Prioritize Your Training
Depending on what you’re currently doing and how much of a frequency increase you’re looking to achieve, there is a good chance you will need to alter your priorities a little bit within the context of your training program. This could mean dropping some assistance work that might not be extremely important in favor of having increased frequency on a more important movement.

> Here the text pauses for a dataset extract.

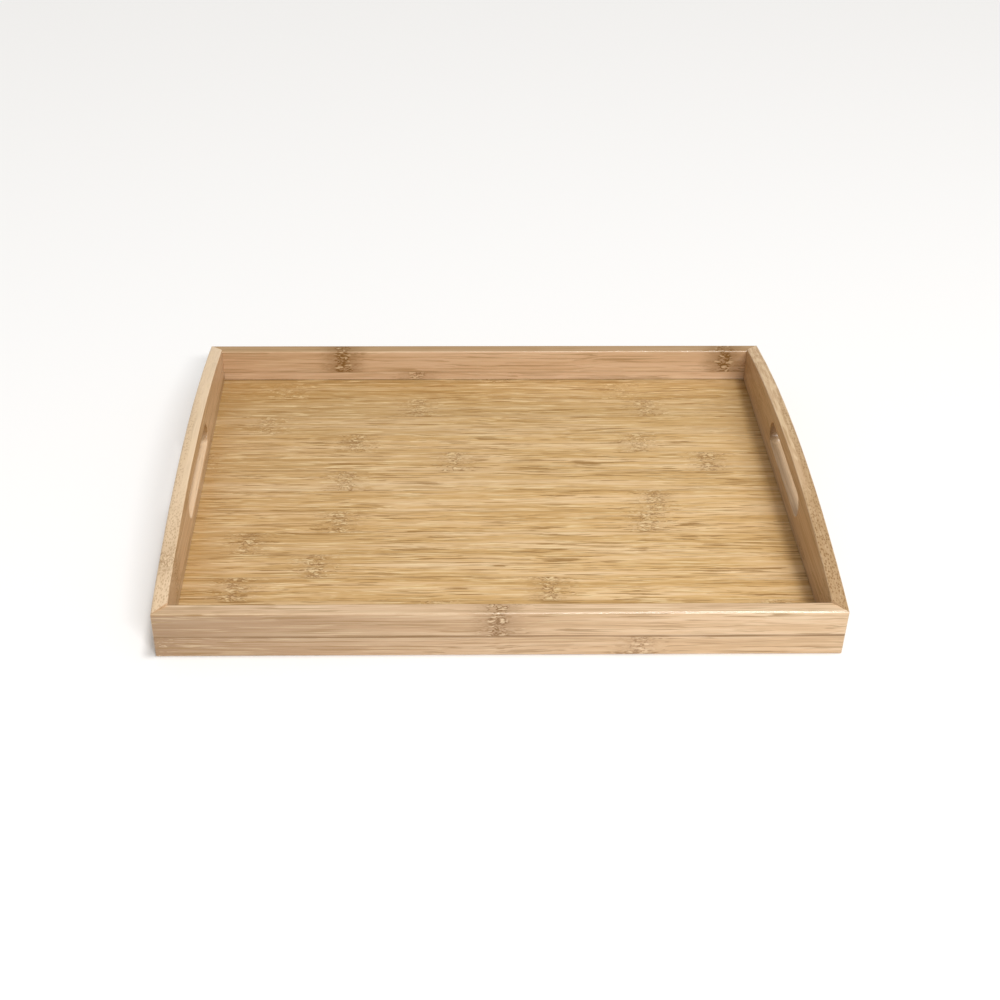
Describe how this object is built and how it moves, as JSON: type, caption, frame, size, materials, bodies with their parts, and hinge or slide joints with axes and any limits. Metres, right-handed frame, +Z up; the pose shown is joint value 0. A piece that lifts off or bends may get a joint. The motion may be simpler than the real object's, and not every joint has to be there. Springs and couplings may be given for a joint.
{
  "type": "serving tray",
  "caption": "Rectangular bamboo serving tray with mitred rails, arched end rails with hand slots, and a strip-laminated floor held in grooves.",
  "frame": {"origin": "on the surface the tray stands on, under the middle of the tray", "axes": "+X along the long rails towards the right end rail, +Y from the front rail to the back rail, +Z up"},
  "size_m": [0.42, 0.321, 0.0484],
  "materials": {
    "rail_bamboo": "satin clear lacquer",
    "floor_bamboo": "satin clear lacquer",
    "spline_bamboo": "raw sawn"
  },
  "bodies": {
    "root": {"front_rail_lower_strip": "rail_bamboo", "front_rail_upper_strip": "rail_bamboo", "back_rail_lower_strip": "rail_bamboo", "back_rail_upper_strip": "rail_bamboo", "left_end_lower_strip": "rail_bamboo", "left_end_middle_strip": "rail_bamboo", "left_end_cap_strip": "rail_bamboo", "right_end_lower_strip": "rail_bamboo", "right_end_middle_strip": "rail_bamboo", "right_end_cap_strip": "rail_bamboo", "floor_strip_01": "floor_bamboo", "floor_strip_02": "floor_bamboo", "floor_strip_03": "floor_bamboo", "floor_strip_04": "floor_bamboo", "floor_strip_05": "floor_bamboo", "floor_strip_06": "floor_bamboo", "floor_strip_07": "floor_bamboo", "floor_strip_08": "floor_bamboo", "floor_strip_09": "floor_bamboo", "floor_strip_10": "floor_bamboo", "floor_strip_11": "floor_bamboo", "floor_strip_12": "floor_bamboo", "floor_strip_13": "floor_bamboo", "floor_strip_14": "floor_bamboo", "front_left_corner_spline": "spline_bamboo", "front_right_corner_spline": "spline_bamboo", "back_left_corner_spline": "spline_bamboo", "back_right_corner_spline": "spline_bamboo"}
  },
  "joints": []
}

It could also mean that you utilize less taxing movements for your assistance work than you were using before. I.e. if your main assistance movement on squat day is the barbell good morning, you might opt to switch that to a less taxing lower back and posterior chain exercise like a band good morning or a back extension. This will get the barbell off your back for your assistance work, while you increase the amount of time you’re spending with the barbell on your back to squat. A working example would be what Jim Wendler did with his 5/3/1 Frequency Project (described in detail in Beyond 5/3/1). As frequency is increased dramatically, specifically for the squat but also the deadlift, the demand placed on the lower back is higher and that’s why he basically forbids the use of barbell bent over rows while doing the Frequency Project. This way the lower back isn’t additionally stressed under a relatively heavy load with assistance work on top of the work done with the main lifts. He also limits the amount of reps performed with the barbell deadlift.
And that about wraps up my general recommendations for increasing training frequency for a particular lift. Remember that I’m not a doctor, so just take this as an opinion from a guy who lifts weights.